**Data:**
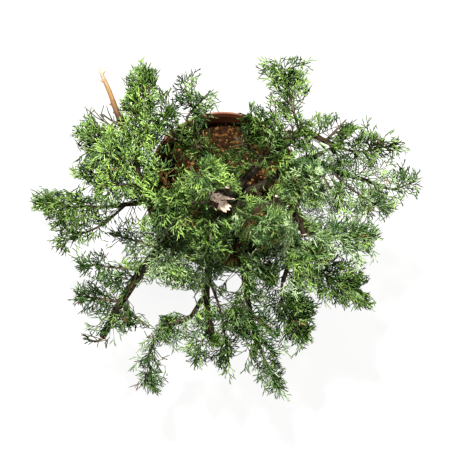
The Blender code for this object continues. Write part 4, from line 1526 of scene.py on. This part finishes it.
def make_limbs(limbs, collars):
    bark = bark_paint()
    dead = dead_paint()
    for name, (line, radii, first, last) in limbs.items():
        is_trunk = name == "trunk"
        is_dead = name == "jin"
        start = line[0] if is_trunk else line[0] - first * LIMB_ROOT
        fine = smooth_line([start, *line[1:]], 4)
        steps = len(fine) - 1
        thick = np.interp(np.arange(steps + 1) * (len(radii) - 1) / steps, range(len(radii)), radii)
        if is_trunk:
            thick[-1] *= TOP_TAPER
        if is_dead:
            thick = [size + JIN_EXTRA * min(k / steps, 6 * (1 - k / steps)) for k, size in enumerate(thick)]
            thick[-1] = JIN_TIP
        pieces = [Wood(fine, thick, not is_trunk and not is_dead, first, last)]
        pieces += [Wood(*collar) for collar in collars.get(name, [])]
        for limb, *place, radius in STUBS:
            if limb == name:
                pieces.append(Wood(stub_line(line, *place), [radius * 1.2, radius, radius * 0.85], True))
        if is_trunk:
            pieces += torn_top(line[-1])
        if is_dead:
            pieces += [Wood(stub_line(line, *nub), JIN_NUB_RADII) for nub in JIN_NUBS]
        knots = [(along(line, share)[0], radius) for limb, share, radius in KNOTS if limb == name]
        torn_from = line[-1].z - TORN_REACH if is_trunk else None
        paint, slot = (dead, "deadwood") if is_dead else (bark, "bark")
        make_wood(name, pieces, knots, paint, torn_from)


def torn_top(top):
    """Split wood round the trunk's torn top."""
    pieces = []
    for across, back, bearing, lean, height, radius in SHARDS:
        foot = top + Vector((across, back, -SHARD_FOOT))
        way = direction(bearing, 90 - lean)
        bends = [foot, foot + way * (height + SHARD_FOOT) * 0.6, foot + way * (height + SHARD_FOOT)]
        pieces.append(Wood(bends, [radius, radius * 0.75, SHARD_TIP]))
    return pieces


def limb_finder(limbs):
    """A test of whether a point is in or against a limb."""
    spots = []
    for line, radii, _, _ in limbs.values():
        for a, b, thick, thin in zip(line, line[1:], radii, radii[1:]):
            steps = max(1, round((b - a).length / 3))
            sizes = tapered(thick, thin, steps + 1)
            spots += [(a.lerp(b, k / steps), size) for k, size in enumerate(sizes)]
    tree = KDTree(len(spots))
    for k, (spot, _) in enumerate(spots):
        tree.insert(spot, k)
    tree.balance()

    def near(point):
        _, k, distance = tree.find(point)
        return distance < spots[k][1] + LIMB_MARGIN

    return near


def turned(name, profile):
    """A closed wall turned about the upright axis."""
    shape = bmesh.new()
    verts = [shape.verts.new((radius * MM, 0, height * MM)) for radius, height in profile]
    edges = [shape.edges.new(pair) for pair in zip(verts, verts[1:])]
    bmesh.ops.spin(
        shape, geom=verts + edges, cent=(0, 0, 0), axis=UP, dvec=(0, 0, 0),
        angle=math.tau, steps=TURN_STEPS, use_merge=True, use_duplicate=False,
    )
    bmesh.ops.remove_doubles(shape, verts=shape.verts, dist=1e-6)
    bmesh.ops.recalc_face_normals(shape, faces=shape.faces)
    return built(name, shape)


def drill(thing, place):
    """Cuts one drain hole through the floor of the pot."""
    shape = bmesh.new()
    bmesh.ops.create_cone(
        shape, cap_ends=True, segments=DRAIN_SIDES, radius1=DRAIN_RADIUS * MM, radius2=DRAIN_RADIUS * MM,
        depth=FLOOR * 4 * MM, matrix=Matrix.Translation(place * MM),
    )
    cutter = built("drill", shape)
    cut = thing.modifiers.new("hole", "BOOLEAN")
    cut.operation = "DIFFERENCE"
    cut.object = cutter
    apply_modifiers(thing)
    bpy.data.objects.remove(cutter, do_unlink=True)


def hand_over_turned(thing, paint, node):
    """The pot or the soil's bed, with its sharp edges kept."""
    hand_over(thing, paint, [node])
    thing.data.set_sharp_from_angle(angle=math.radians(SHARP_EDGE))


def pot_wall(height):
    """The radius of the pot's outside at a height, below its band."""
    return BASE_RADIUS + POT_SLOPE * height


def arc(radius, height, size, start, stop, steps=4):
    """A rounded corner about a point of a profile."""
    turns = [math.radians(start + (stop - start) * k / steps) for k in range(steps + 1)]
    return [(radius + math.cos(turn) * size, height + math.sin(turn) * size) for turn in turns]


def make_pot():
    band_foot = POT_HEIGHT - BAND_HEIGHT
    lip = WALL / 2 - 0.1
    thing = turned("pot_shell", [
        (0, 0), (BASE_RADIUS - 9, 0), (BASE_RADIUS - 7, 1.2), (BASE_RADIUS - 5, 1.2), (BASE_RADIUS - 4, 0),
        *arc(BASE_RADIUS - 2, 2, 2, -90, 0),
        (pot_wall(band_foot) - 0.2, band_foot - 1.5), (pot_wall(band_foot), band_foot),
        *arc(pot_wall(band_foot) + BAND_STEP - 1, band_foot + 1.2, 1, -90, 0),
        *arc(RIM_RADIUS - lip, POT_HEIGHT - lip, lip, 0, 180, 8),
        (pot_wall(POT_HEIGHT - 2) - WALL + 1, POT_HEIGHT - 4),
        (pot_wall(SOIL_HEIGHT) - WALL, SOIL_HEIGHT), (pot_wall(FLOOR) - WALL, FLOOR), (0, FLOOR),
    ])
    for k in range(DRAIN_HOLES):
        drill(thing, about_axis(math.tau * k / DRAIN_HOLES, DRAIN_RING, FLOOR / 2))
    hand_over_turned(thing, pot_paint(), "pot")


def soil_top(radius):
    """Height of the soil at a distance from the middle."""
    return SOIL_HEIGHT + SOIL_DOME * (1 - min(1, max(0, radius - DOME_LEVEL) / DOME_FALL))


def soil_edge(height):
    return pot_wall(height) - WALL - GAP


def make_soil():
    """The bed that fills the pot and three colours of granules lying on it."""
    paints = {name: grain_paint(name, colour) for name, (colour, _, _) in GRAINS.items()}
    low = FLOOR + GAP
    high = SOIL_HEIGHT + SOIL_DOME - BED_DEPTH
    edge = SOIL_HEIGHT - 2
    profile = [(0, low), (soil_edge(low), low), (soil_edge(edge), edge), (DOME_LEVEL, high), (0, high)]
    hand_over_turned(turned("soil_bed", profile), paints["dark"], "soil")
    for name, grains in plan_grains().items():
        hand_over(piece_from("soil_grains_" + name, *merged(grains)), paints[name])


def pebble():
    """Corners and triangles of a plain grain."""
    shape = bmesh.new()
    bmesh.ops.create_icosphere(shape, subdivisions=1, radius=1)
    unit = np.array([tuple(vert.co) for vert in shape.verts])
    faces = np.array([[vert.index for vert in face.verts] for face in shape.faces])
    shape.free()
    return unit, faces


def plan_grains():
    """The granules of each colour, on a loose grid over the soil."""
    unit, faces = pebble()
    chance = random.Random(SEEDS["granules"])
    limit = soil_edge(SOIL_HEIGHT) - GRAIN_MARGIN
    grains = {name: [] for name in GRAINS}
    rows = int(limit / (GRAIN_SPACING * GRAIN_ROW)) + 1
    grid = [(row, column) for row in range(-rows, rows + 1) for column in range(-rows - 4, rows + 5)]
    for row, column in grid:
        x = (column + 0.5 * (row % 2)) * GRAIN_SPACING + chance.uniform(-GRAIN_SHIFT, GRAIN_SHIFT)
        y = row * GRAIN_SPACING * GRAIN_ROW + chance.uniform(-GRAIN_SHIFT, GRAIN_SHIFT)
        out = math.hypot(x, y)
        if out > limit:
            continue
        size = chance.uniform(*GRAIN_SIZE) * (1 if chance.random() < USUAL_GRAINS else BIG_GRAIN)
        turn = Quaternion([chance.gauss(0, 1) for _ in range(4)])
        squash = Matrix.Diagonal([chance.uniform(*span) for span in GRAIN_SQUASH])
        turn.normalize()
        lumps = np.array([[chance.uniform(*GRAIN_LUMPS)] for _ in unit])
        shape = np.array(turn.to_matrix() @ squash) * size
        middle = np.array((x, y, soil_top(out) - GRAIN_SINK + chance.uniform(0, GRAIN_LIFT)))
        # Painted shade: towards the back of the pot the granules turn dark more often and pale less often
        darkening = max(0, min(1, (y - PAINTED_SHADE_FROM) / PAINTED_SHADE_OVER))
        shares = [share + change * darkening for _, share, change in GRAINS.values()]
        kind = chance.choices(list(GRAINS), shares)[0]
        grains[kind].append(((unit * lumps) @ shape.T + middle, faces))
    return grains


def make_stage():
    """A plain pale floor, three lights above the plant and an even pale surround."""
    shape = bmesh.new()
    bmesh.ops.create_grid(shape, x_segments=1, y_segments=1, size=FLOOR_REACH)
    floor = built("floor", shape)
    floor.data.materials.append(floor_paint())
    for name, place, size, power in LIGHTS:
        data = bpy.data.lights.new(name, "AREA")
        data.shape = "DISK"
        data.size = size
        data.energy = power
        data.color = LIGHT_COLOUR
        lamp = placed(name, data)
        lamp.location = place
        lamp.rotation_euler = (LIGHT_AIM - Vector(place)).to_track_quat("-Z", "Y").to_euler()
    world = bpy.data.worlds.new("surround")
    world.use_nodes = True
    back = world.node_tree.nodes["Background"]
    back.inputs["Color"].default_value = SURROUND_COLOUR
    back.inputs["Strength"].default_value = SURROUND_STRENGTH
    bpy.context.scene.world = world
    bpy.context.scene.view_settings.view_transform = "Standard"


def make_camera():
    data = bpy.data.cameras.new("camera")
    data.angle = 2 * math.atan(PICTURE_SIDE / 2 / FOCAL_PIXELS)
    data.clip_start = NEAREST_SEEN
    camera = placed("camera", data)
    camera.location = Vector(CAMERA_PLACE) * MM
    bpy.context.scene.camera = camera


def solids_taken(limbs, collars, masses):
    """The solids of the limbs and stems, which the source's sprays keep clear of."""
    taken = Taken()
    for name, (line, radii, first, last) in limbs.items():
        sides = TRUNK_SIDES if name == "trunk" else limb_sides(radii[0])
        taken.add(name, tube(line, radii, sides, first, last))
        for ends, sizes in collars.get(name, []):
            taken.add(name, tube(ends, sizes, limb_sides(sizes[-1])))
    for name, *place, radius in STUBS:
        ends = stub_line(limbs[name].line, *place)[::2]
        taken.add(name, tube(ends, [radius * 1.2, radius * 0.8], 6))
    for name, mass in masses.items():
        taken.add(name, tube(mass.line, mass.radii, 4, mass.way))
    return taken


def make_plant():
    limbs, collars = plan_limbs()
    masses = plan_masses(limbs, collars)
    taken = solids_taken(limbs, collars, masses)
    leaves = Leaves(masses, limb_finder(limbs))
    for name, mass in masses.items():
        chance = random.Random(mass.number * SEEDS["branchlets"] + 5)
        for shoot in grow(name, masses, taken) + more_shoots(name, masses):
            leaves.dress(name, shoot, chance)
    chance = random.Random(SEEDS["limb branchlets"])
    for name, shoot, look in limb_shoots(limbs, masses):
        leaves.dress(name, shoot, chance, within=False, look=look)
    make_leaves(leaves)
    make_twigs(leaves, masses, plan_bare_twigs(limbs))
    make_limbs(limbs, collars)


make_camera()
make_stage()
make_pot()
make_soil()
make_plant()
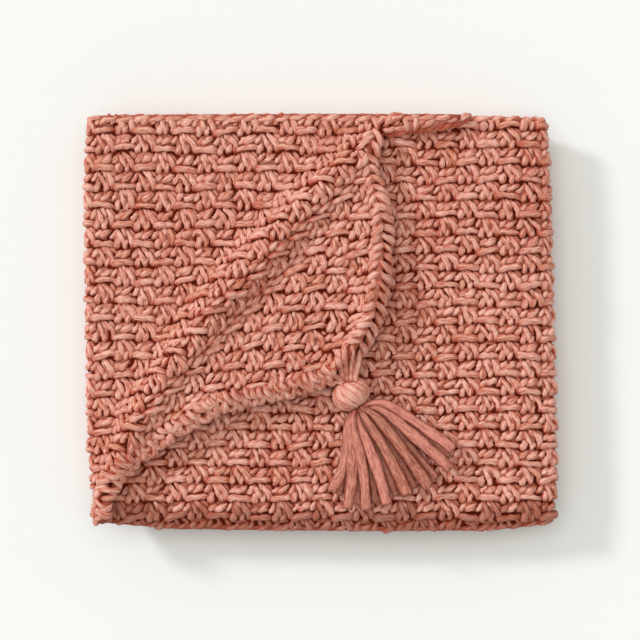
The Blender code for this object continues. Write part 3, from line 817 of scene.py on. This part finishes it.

**Problem statement:** Check each line in the listing above for the string "code", then report how many lines contain it, with no other text.

**Full response:** 2